In this talk, we will discuss some of the possible technologies for annotating content for machine processing and showcase some of the ways that semantic annotations can improve the search experience for users. This talk is intended for researchers and developers with minimal Semantic Web or Information Retrieval experience, and could also be of nterest to publishers of Web content. We will focus on the web and formats used on the Web, although similar techniques are applicable to search in other contexts such as enterprise search, desktop search or mobile search.

Part 1
In this first part of the talk, we will describe the basic concepts of the Semantic Web and the various ways in which metadata can be published on the Web. We will pay a particular attention to ways of embedding metadata inside HTML pages, including microformats, RDFa, and microdata (HTML5). We illustrate these formats with practical examples and show some of the tools that can be used to facilitate the process of annotation. We also provide some statistics on how and where they are being used and share some of our experiences with data on the Web.

Part 2
In the second part, we discuss the notion of semantic search, and in particular the different roles that semantics can play in various parts if the IR process from document processing to query analysis, ranking and result presentation. We show some of the existing prototypes for semantic search both from the research and the commercial areas. We also touch upon toolkits and APIs that can be used to build custom semantic search systems. We introduce the main conferences and venues for semantic search and current efforts for evaluating semantic search systems. We close with a discussion of active research topics in the field.

Bio: Peter Mika is a researcher and data architect at Yahoo! Research in Barcelona. He received his BS in computer science from Eotvos Lorand University and his MSc and PhD in computer science (cum laude) from Vrije Universiteit Amsterdam. His interdisciplinary work in social networks and the Semantic Web earned him a Best Paper Award at the 2005 International Semantic Web Conference and a First Prize at the 2004 Semantic Web Challenge. He has been cochair of the Semantic Web Challenge since 2007. Mika is the youngest member elected to the editorial board of the Journal of Web Semantics. He is the author of the book 'Social Networks and the Semantic Web' (Springer, 2007).  In 2008 he has been selected as one of "AI's Ten to Watch" by the editorial board of the IEEE Intelligent Systems journal.

Web Content Mining and NLP

Ponente: Bing Liu (University of Illinois at Chicago)
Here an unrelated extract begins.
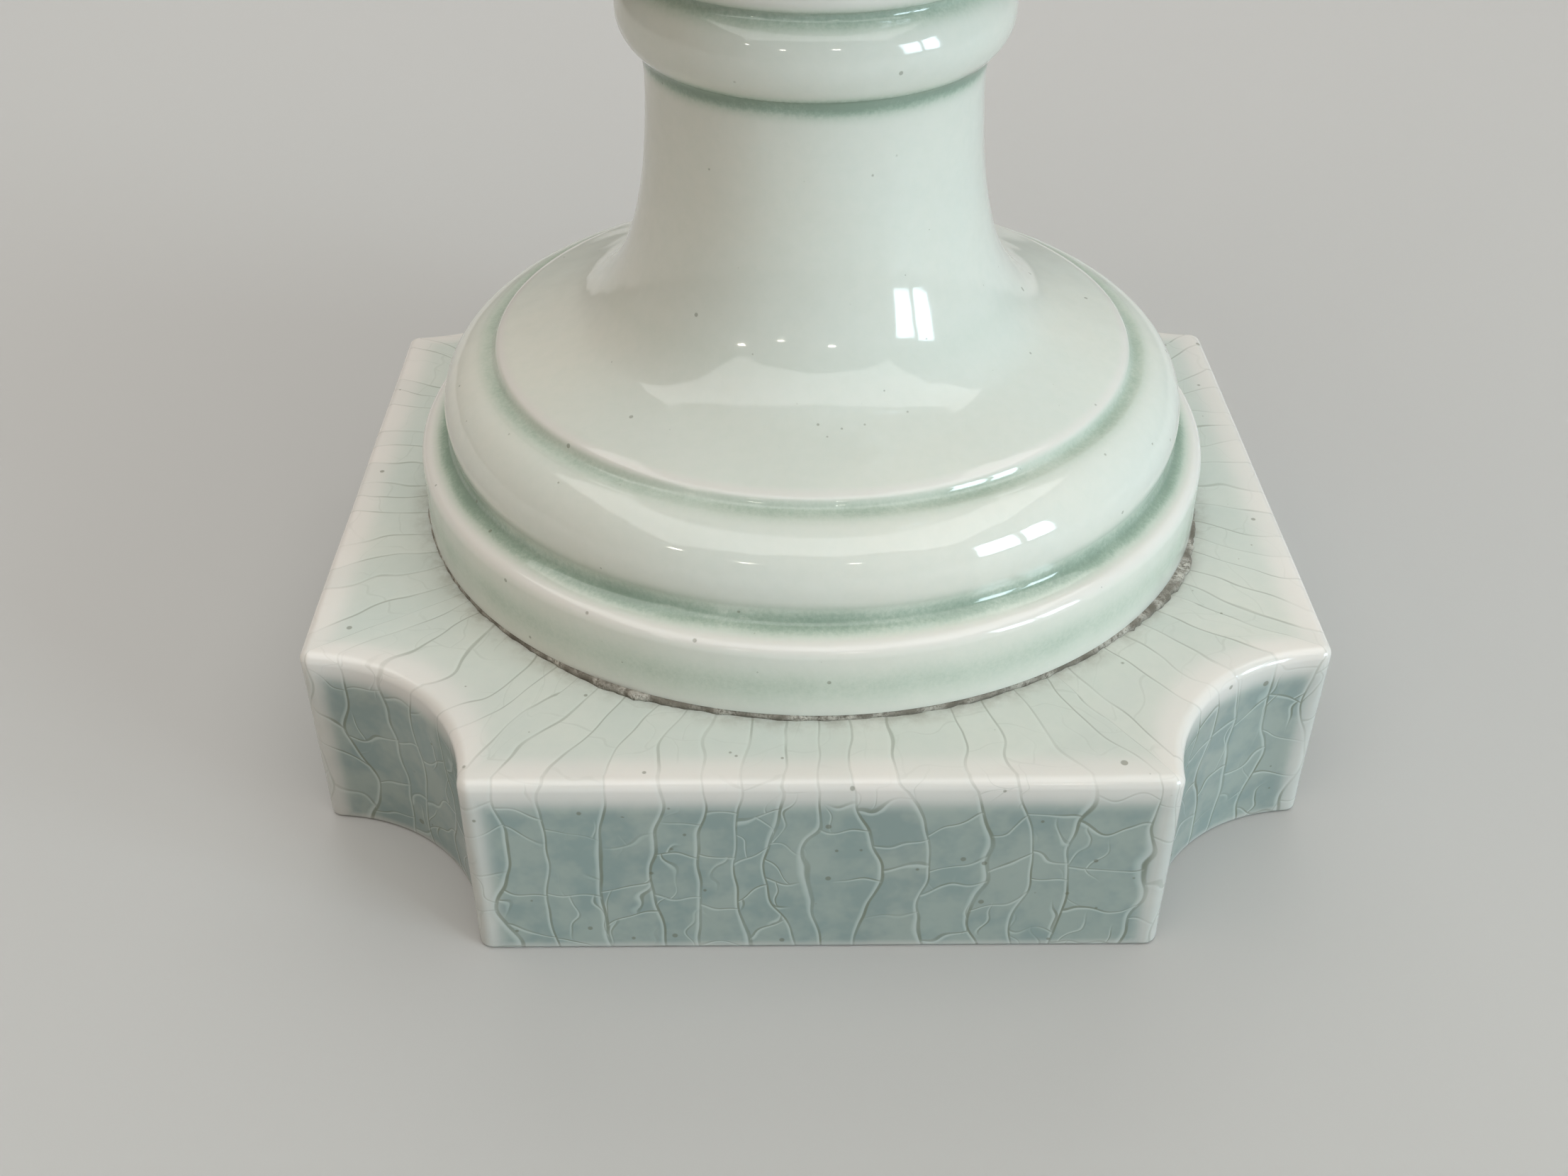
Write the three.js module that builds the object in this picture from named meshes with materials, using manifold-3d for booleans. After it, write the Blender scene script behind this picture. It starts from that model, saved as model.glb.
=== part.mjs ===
// A celadon-glazed porcelain vase on a tall moulded foot and a square plinth with hollowed corners.
// The three porcelain pieces are fired separately and pulled together by one threaded rod on the axis.
// Millimetres, +Z up. The origin is the middle of the plinth's underside, on the surface it stands on.
import * as THREE from "three";
import { mergeVertices } from "three/addons/utils/BufferGeometryUtils.js";
import Module from "manifold-3d";

const wasm = await Module();
wasm.setup();

// Driving dimensions
const PLINTH_WIDTH = 90;
const PLINTH_HEIGHT = 19.2;
const NOTCH_RADIUS = 16; // the hollow quarter circle taken out of each corner
const PLINTH_EDGE = 1.0; // rounding of the plinth's horizontal edges
const PLINTH_CORNER = 1.3; // rounding of its upright edges
const PLINTH_WALL = 6;
const PLINTH_TOP = 6;
const FOOT_RADIUS = 37.6; // the round foot where it meets the plinth
const STEM_RADIUS = 14.6; // the narrowest part of the stem
const SHOULDER_RADIUS = 58; // the widest part of the body
const RIM_RADIUS = 36.5;
const VASE_HEIGHT = 260;
const WALL = 4.5; // porcelain wall of the foot and the body
const ROD_RADIUS = 3;
const ROD_HOLE = 4.2;
const FIT_GAP = 0.05; // between pieces that are pressed together
const AROUND = 40; // flats around each large turned piece
const AROUND_SMALL = 24;

const BEDDING_THICKNESS = 0.35;
const FOOT_BOTTOM = PLINTH_HEIGHT + BEDDING_THICKNESS + 2 * FIT_GAP;
const FOOT_TOP = 72.2; // the foot's uppermost face, above its ring and collar
const CORK_THICKNESS = 0.5;
const BODY_BOTTOM = FOOT_TOP + CORK_THICKNESS + 2 * FIT_GAP;
const BOWL_FLOOR = 81;
const BOWL_SPLIT = 131; // level cuts that keep the body in three nodes
const NECK_SPLIT = 212;

const celadon = { color: 0xd5ded3, roughness: 0.12, metalness: 0 };
const celadonPlinth = { color: 0xc9d5cd, roughness: 0.12, metalness: 0 };
const brass = { color: 0xb08d4a, roughness: 0.35, metalness: 1 };
const steel = { color: 0x8f9296, roughness: 0.4, metalness: 1 };
const cork = { color: 0xa87f55, roughness: 0.9, metalness: 0 };
const plaster = { color: 0x9d978a, roughness: 0.95, metalness: 0 };

const vase = new THREE.Group();

function add(name, geometry, material) {
  const mesh = new THREE.Mesh(geometry, new THREE.MeshStandardMaterial(material));
  mesh.name = name;
  vase.add(mesh);
}

function solid(geometry) {
  const bare = geometry.clone();
  bare.deleteAttribute("normal");
  bare.deleteAttribute("uv");
  const merged = mergeVertices(bare, 1e-4);
  return new wasm.Manifold(
    new wasm.Mesh({
      numProp: 3,
      vertProperties: merged.attributes.position.array,
      triVerts: new Uint32Array(merged.index.array),
    }),
  );
}

function geometryOf(made) {
  const mesh = made.getMesh();
  const position = new Float32Array(mesh.numVert * 3);
  for (let i = 0; i < mesh.numVert; i++) {
    const start = i * mesh.numProp;
    position.set(mesh.vertProperties.subarray(start, start + 3), i * 3);
  }
  return new THREE.BufferGeometry()
    .setAttribute("position", new THREE.BufferAttribute(position, 3))
    .setIndex(new THREE.BufferAttribute(mesh.triVerts, 1));
}

// A turned piece. The profile holds [radius, height] points, up the outside and down the inside.
function turned(profile, around = AROUND) {
  const points = profile.map(([r, z]) => new THREE.Vector2(r, z));
  points.push(points[0].clone());
  return new THREE.LatheGeometry(points, around).rotateX(Math.PI / 2);
}

function washer(inner, outer, bottom, top, around = AROUND) {
  return turned(
    [
      [inner, bottom],
      [outer, bottom],
      [outer, top],
      [inner, top],
    ],
    around,
  );
}

// Points of an arc in the profile plane, angles in degrees from the outward direction.
function arc(r, z, radius, from, to, steps) {
  const points = [];
  for (let i = 0; i <= steps; i++) {
    const angle = THREE.MathUtils.degToRad(from + ((to - from) * i) / steps);
    points.push([r + radius * Math.cos(angle), z + radius * Math.sin(angle)]);
  }
  return points;
}

// A smooth stretch of profile through the given points.
function curve(points, steps) {
  const through = points.map(([r, z]) => new THREE.Vector3(r, z, 0));
  return new THREE.CatmullRomCurve3(through, false, "centripetal")
    .getPoints(steps)
    .map((p) => [p.x, p.y]);
}

// The plinth's outline in plan: a square whose corners are hollowed by quarter circles.
// Each hollow ends in a small outward round, tangent to the side and to the hollow.
function plinthOutline(half, notch, round, flats) {
  const path = new THREE.Shape();
  const reach = Math.sqrt(notch * notch + 2 * notch * round); // corner to the round's centre
  const lean = Math.atan2(round, reach);
  for (let corner = 0; corner < 4; corner++) {
    const turn = (corner * Math.PI) / 2;
    const place = (x, y) => [
      x * Math.cos(turn) - y * Math.sin(turn),
      x * Math.sin(turn) + y * Math.cos(turn),
    ];
    const [ax, ay] = place(half - reach, -half + round);
    const [cx, cy] = place(half, -half);
    const [bx, by] = place(half - round, -half + reach);
    path.absarc(ax, ay, round, turn - Math.PI / 2, turn - lean, false);
    path.absarc(cx, cy, notch, turn + Math.PI - lean, turn + Math.PI / 2 + lean, true);
    path.absarc(bx, by, round, turn - Math.PI / 2 + lean, turn, false);
  }
  path.closePath();
  return path;
}

function plinth() {
  const half = PLINTH_WIDTH / 2;
  const block = new THREE.ExtrudeGeometry(plinthOutline(half, NOTCH_RADIUS, PLINTH_CORNER), {
    depth: PLINTH_HEIGHT - 2 * PLINTH_EDGE,
    curveSegments: 6,
    bevelThickness: PLINTH_EDGE,
    bevelSize: PLINTH_EDGE,
    bevelOffset: -PLINTH_EDGE,
    bevelSegments: 2,
  }).translate(0, 0, PLINTH_EDGE);
  const pocketDepth = PLINTH_HEIGHT - PLINTH_TOP;
  const pocket = new THREE.ExtrudeGeometry(
    plinthOutline(half - PLINTH_WALL, NOTCH_RADIUS, PLINTH_CORNER),
    { depth: pocketDepth + 1, curveSegments: 6, bevelEnabled: false },
  ).translate(0, 0, -1);
  const hole = new THREE.CylinderGeometry(ROD_HOLE, ROD_HOLE, 40, 24).rotateX(Math.PI / 2);
  return geometryOf(solid(block).subtract(solid(pocket)).subtract(solid(hole)));
}

// The foot: a plain disc, a large torus, a stepped dome sweeping up into the stem, a ring and a collar.
function pedestal() {
  const outside = [
    [FOOT_RADIUS - 0.5, FOOT_BOTTOM],
    [FOOT_RADIUS, FOOT_BOTTOM + 0.5],
    [FOOT_RADIUS - 0.1, 25.4],
    ...arc(FOOT_RADIUS - 1.3, 25.4, 1.2, 30, 90, 2),
    [34.9, 26.9],
    ...arc(29.87, 29.85, 5, -28, 84, 9),
    [29.75, 34.8],
    ...arc(28.8, 35.0, 0.9, 10, 68, 2),
    ...curve(
      [
        [26.4, 36.75],
        [24.0, 37.5],
        [21.6, 38.5],
        [19.6, 40.2],
        [17.8, 42.7],
        [16.5, 45.7],
        [15.4, 50.2],
        [14.85, 54.7],
        [STEM_RADIUS, 60.2],
        [14.75, 62.1],
      ],
      12,
    ),
    ...arc(12.9, 65.9, 3.9, -58, 50, 7),
    ...arc(14.6, 70.6, 1.3, -66, 74, 4),
    [14.2, FOOT_TOP],
  ];
  const inside = [
    [ROD_HOLE, FOOT_TOP],
    [ROD_HOLE, 63],
    [STEM_RADIUS - WALL - 0.6, 57.5],
    [STEM_RADIUS - WALL, 52],
    [12.5, 44],
    [17.5, 37.5],
    [24.5, 32.5],
    [30.4, 28],
    [31.6, FOOT_BOTTOM],
  ];
  return turned([...outside, ...inside]);
}

// The body: a small base, an egg-shaped bowl, a collar under the neck and a rolled rim.
function body() {
  const outside = [
    [14.2, BODY_BOTTOM],
    [14.8, BODY_BOTTOM + 0.6],
    [14.8, BODY_BOTTOM + 1.8],
    ...curve(
      [
        [14.1, 75.6],
        [13.9, 77.6],
        [15.8, 81.0],
        [22.8, 87.0],
        [34.2, 96.8],
        [45.6, 111.5],
        [54.0, 131.0],
        [57.7, 149.5],
        [SHOULDER_RADIUS, 159.0],
        [56.6, 172.5],
        [51.2, 185.5],
        [41.5, 196.0],
        [31.5, 202.6],
        [27.6, 205.8],
      ],
      17,
    ),
    ...arc(25.6, 208.6, 2.5, -48, 48, 4),
    ...curve(
      [
        [25.6, 211.6],
        [23.2, 219.0],
        [22.6, 227.0],
        [24.0, 237.0],
        [28.2, 247.0],
        [33.6, 253.6],
      ],
      7,
    ),
    ...arc(RIM_RADIUS - 2.9, VASE_HEIGHT - 2.9, 2.9, -52, 150, 7),
  ];
  const inside = [
    ...curve(
      [
        [28.6, 253.4],
        [24.4, 247.4],
        [20.2, 237.6],
        [18.6, 227.0],
        [19.2, 218.0],
        [22.0, 207.5],
        [28.0, 200.5],
        [38.0, 192.5],
        [47.0, 182.5],
        [52.0, 171.5],
        [53.5, 159.0],
        [53.0, 148.0],
        [49.4, 131.5],
        [41.0, 113.5],
        [29.5, 99.5],
        [19.0, 90.0],
        [12.5, 83.8],
      ],
      16,
    ),
    [10.5, BOWL_FLOOR],
    [ROD_HOLE, BOWL_FLOOR],
    [ROD_HOLE, BODY_BOTTOM],
  ];
  return turned([...outside, ...inside]);
}

// The body is fired in one piece. Level cuts keep it in three nodes, each a simple shape round its hollow.
function addBody() {
  const up = [0, 0, 1];
  const [aboveBowl, lower] = solid(body()).splitByPlane(up, BOWL_SPLIT);
  const [neck, upper] = aboveBowl.splitByPlane(up, NECK_SPLIT);
  add("vase_bowl_lower", geometryOf(lower), celadon);
  add("vase_bowl_upper", geometryOf(upper), celadon);
  add("vase_neck", geometryOf(neck), celadon);
}

function hexNut(acrossFlats, bottom, top) {
  const across = acrossFlats / Math.sqrt(3);
  const hole = ROD_RADIUS + FIT_GAP;
  const nut = new THREE.CylinderGeometry(across, across, top - bottom, 6).rotateX(Math.PI / 2);
  const bore = new THREE.CylinderGeometry(hole, hole, 2 * (top - bottom), AROUND_SMALL).rotateX(
    Math.PI / 2,
  );
  return geometryOf(solid(nut).subtract(solid(bore))).translate(0, 0, (bottom + top) / 2);
}

function hardware() {
  // In the bowl, from its floor up
  const bowlSeat = BOWL_FLOOR + FIT_GAP;
  const washerTop = bowlSeat + 1.5 + FIT_GAP + 1.4;
  const capBottom = washerTop + FIT_GAP;
  const capDepth = 6.1;
  add("bowl_gasket", washer(ROD_HOLE, 9.6, bowlSeat, bowlSeat + 1.5, AROUND_SMALL), cork);
  add("bowl_washer", washer(ROD_RADIUS + 0.3, 9, washerTop - 1.4, washerTop, AROUND_SMALL), brass);
  const cap = [
    [ROD_RADIUS + FIT_GAP, capBottom],
    [6.4, capBottom],
    [6.4, capBottom + 2.6],
    [5.6, capBottom + 5.2],
    [3.6, capBottom + 7.2],
    [0, capBottom + 8],
    [0, capBottom + capDepth],
    [ROD_RADIUS + FIT_GAP, capBottom + capDepth],
  ];
  add("bowl_cap_nut", turned(cap, AROUND_SMALL), brass);

  // Under the plinth, from its ceiling down
  const gasketTop = PLINTH_HEIGHT - PLINTH_TOP - FIT_GAP;
  const plateTop = gasketTop - 1.2 - FIT_GAP;
  const springTop = plateTop - 1.5 - FIT_GAP;
  const nutTop = springTop - 1.2 - FIT_GAP;
  add("plinth_gasket", washer(ROD_HOLE, 14, gasketTop - 1.2, gasketTop, AROUND_SMALL), cork);
  add("clamp_plate", washer(ROD_RADIUS + 0.3, 13, plateTop - 1.5, plateTop, AROUND_SMALL), steel);
  add("spring_washer", washer(ROD_RADIUS + 0.2, 5.2, springTop - 1.2, springTop, AROUND_SMALL), steel);
  add("clamp_nut", hexNut(10, nutTop - 4.6, nutTop), steel);

  // The rod stands out of the nut below and ends inside the cap nut above
  const rodBottom = nutTop - 6.2;
  const rodLength = capBottom + capDepth - 0.1 - rodBottom;
  const rod = new THREE.CylinderGeometry(ROD_RADIUS, ROD_RADIUS, rodLength, AROUND_SMALL)
    .rotateX(Math.PI / 2)
    .translate(0, 0, rodBottom + rodLength / 2);
  add("tie_rod", rod, steel);
}

const beddingBottom = PLINTH_HEIGHT + FIT_GAP;
const beddingTop = beddingBottom + BEDDING_THICKNESS;
const gasketBottom = FOOT_TOP + FIT_GAP;
add("plinth", plinth(), celadonPlinth);
add("bedding_ring", washer(32, FOOT_RADIUS - 0.3, beddingBottom, beddingTop), plaster);
add("pedestal_foot", pedestal(), celadon);
add("body_seat_gasket", washer(ROD_HOLE, 13.4, gasketBottom, gasketBottom + CORK_THICKNESS), cork);
addBody();
hardware();

export default vase;
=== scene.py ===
"""Looks of a celadon-glazed porcelain vase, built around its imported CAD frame.

Metres, +Z up, the CAD's own frame. Shapes are worked out in millimetres and scaled once.
"""

import math

import bpy
import numpy as np
from mathutils import Euler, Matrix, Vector, noise


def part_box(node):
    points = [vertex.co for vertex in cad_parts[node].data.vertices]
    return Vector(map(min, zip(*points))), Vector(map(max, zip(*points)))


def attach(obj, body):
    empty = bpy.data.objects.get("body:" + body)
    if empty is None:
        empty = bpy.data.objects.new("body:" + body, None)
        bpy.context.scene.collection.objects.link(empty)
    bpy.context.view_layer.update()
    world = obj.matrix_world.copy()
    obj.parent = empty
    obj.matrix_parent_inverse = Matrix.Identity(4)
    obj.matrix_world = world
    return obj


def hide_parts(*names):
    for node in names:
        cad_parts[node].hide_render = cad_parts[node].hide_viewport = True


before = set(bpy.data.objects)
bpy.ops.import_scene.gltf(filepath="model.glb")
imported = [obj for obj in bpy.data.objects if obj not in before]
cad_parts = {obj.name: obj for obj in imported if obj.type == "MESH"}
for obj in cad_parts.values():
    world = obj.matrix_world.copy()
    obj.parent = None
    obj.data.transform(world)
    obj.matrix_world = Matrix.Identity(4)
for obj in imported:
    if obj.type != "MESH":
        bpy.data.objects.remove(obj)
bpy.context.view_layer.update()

MM = 0.001
TAU = 2 * math.pi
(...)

Horario: miércoles 18/11/2009, a las 15h00 a 16h30

Resumen: Web mining aims to develop a new generation of techniques to effectively extract and/or mine useful information or knowledge from the Web. It consists of Web usage mining, Web structure mining, and Web content mining. Web usage mining refers to the discovery of user access patterns from Web usage logs. Web structure mining tries to discover useful knowledge from the structure of hyperlinks. Web content mining aims to extract/mine useful information or knowledge from web page contents. In this talk, I will focus on Web Content Mining. In the past few years, there was a rapid expansion of activities in Web content mining. I will introduce some of the main mining task/problems and state-of-the-art techniques for solving these problems. Topics include data/information extraction, information integration, information synthesis, and opinion mining or sentiment analysis. Throughout the talk, I will pay special attentions to connections between these tasks and NLP, and discuss how NLP researchers can make contributions towards solving these problems. It is now well recognized that the huge data volume and the rich content of the Web present a golden opportunity and a stage for NLP researchers. Web content mining calls for close collaborations between NLP researchers and researchers in other fields, e.g., data mining, machine learning, information retrieval and databases. Such collaborations are likely to produce major scientific breakthroughs and also make significant industrial impacts.

Bio:  Bing Liu is a professor of Computer Science at the University of Illinois at Chicago (UIC). He obtained his PhD in Artificial Intelligence from the University of Edinburgh. Before joining UIC in 2002, he was with the National University of Singapore. He has published extensively in the fields of data mining, Web mining and opinion mining in leading conferences and journals. His research has been focused on classification based on associations, interestingness in data mining, learning from positive and unlabeled examples, Web data/information extraction, and opinion mining and sentiment analysis. He has also written a textbook titled “Web Data Mining: Exploring Hyperlinks, Contents and Usage Data”. On professional services, Liu has served as associate editors of IEEE Transactions on Knowledge and Data Engineering, and SIGKDD Explorations, and is in the editorial boards of several other journals. He also served or serves as program chairs of IEEE International Conference on Data Mining (ICDM-2010), ACM Conference on Web Search and Data Mining (WSDM-2010), ACM SIGKDD International Conference on Knowledge Discovery and Data Mining (KDD-2008), SIAM Conference on Data Mining (SDM-2007), ACM Conference on Information and Knowledge Management (CIKM-2006), and Pacific Asia Conference on Data Mining (PAKDD-2002), and as area chairs of International World Wide Web Conference (WWW-2005, WWW-2010) in charge of the data mining track. In addition, he has served extensively as program committee members, and senior program committee members of leading conferences in data mining, Web technologies and natural language progressing.